### What is being asked
Please set down exactly the lines of the listing below from the line containing "storm_flap(jacket)" through the line containing "imported = [obj", both lines included, leaving out all other lines.

--- start of Input material ---

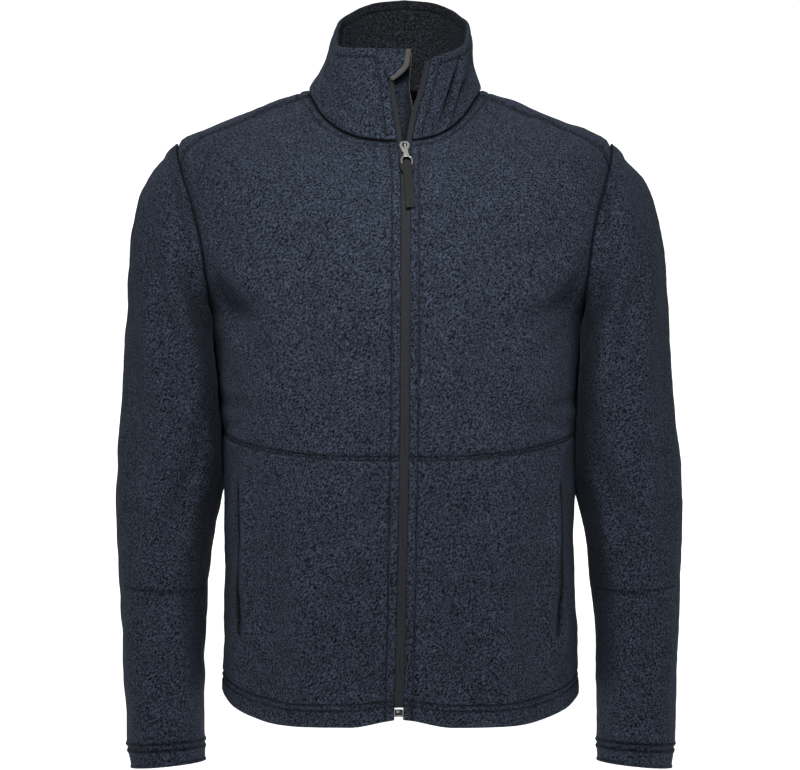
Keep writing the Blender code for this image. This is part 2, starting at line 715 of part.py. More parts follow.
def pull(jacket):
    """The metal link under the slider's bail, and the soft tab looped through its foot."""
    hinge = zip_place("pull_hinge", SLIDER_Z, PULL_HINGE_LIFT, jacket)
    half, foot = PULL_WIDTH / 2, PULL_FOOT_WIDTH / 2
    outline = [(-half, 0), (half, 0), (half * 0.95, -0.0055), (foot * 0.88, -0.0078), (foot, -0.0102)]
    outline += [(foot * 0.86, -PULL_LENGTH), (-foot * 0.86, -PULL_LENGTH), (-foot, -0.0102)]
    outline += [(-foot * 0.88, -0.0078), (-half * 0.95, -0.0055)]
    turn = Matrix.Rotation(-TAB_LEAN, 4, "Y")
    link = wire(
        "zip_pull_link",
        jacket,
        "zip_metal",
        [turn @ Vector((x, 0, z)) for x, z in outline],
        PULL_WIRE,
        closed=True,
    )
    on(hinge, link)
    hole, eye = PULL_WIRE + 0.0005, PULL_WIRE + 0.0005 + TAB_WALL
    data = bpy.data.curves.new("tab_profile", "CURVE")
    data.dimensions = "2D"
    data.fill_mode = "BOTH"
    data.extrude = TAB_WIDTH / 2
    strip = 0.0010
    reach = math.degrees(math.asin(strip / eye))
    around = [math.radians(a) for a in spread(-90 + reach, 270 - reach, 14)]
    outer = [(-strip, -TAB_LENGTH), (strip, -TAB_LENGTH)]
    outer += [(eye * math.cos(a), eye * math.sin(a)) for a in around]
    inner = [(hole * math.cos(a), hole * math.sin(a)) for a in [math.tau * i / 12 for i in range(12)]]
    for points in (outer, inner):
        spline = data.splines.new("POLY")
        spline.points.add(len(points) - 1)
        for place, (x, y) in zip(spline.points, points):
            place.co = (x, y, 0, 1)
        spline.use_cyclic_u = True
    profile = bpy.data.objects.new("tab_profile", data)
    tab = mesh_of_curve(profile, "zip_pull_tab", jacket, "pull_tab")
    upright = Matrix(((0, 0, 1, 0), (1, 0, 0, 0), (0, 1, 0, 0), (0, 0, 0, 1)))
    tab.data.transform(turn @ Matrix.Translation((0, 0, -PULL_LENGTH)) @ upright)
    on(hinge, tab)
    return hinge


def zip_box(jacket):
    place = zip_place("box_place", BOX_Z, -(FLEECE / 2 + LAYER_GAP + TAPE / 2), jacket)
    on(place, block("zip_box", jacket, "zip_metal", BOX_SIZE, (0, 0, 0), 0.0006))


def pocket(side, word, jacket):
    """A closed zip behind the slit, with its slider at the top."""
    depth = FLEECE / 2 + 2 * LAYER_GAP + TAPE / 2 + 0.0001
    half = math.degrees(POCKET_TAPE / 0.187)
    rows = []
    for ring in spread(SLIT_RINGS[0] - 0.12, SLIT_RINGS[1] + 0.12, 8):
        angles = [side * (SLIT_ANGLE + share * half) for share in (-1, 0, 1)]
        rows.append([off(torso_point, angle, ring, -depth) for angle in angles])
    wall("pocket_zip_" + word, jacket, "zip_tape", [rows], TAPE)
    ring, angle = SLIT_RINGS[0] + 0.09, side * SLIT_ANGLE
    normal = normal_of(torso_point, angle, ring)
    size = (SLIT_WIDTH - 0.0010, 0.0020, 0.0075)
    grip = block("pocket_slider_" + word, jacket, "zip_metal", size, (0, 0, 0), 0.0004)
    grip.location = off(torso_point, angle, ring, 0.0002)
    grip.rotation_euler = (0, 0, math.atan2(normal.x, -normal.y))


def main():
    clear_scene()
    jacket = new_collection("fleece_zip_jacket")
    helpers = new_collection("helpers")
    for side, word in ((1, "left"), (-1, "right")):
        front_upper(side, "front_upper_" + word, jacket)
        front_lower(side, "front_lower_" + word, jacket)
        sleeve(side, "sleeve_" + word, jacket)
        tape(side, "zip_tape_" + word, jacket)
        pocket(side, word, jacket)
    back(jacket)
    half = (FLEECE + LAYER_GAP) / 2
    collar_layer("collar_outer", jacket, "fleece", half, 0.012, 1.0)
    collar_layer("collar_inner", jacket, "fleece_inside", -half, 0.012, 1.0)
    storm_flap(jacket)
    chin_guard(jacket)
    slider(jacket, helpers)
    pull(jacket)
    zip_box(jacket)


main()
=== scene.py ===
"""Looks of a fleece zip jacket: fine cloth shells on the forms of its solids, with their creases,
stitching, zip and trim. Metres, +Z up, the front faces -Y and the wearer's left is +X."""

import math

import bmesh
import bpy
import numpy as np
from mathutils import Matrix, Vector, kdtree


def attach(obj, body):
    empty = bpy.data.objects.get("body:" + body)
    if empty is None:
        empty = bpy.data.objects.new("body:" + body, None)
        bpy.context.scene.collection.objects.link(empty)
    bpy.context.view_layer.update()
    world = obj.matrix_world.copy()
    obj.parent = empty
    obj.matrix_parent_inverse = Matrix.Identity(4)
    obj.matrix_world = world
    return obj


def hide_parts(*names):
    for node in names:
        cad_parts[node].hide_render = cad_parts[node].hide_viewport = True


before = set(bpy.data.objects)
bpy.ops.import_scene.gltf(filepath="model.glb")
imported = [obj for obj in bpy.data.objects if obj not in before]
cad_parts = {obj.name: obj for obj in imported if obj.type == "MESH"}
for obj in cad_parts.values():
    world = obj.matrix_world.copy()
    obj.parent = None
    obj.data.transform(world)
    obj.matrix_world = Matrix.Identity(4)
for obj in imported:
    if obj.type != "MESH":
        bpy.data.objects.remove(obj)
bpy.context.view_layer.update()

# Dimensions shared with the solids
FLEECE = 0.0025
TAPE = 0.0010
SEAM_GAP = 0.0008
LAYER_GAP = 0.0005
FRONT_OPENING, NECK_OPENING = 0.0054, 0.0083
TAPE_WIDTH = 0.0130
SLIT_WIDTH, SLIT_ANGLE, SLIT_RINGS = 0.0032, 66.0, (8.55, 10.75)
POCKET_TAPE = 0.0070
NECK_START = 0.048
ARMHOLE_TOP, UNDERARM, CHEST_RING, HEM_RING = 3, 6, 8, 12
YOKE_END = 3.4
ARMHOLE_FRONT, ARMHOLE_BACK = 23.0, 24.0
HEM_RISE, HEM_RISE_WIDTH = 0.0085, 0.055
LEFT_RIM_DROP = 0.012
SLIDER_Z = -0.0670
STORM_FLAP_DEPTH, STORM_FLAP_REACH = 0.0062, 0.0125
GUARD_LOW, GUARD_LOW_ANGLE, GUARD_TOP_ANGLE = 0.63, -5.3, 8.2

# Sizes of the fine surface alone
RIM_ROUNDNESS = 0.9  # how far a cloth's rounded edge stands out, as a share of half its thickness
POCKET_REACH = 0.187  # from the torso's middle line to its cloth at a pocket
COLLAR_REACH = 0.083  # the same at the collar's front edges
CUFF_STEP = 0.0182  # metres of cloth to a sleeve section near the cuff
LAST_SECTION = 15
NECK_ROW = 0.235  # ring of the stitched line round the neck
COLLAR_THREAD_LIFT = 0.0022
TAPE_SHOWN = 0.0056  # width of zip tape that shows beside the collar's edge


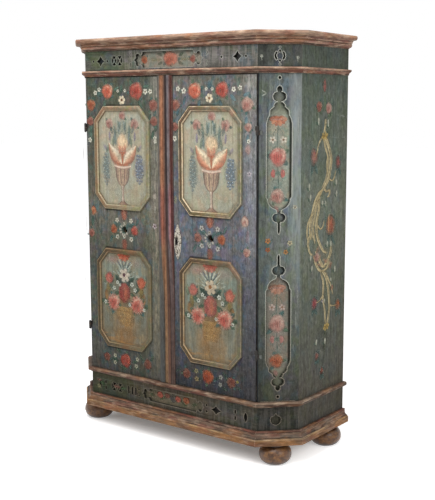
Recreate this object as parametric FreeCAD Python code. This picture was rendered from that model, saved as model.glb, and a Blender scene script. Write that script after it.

--- end of Input material ---

### Problem solution
    storm_flap(jacket)
    chin_guard(jacket)
    slider(jacket, helpers)
    pull(jacket)
    zip_box(jacket)


main()
=== scene.py ===
"""Looks of a fleece zip jacket: fine cloth shells on the forms of its solids, with their creases,
stitching, zip and trim. Metres, +Z up, the front faces -Y and the wearer's left is +X."""

import math

import bmesh
import bpy
import numpy as np
from mathutils import Matrix, Vector, kdtree


def attach(obj, body):
    empty = bpy.data.objects.get("body:" + body)
    if empty is None:
        empty = bpy.data.objects.new("body:" + body, None)
        bpy.context.scene.collection.objects.link(empty)
    bpy.context.view_layer.update()
    world = obj.matrix_world.copy()
    obj.parent = empty
    obj.matrix_parent_inverse = Matrix.Identity(4)
    obj.matrix_world = world
    return obj


def hide_parts(*names):
    for node in names:
        cad_parts[node].hide_render = cad_parts[node].hide_viewport = True


before = set(bpy.data.objects)
bpy.ops.import_scene.gltf(filepath="model.glb")
imported = [obj for obj in bpy.data.objects if obj not in before]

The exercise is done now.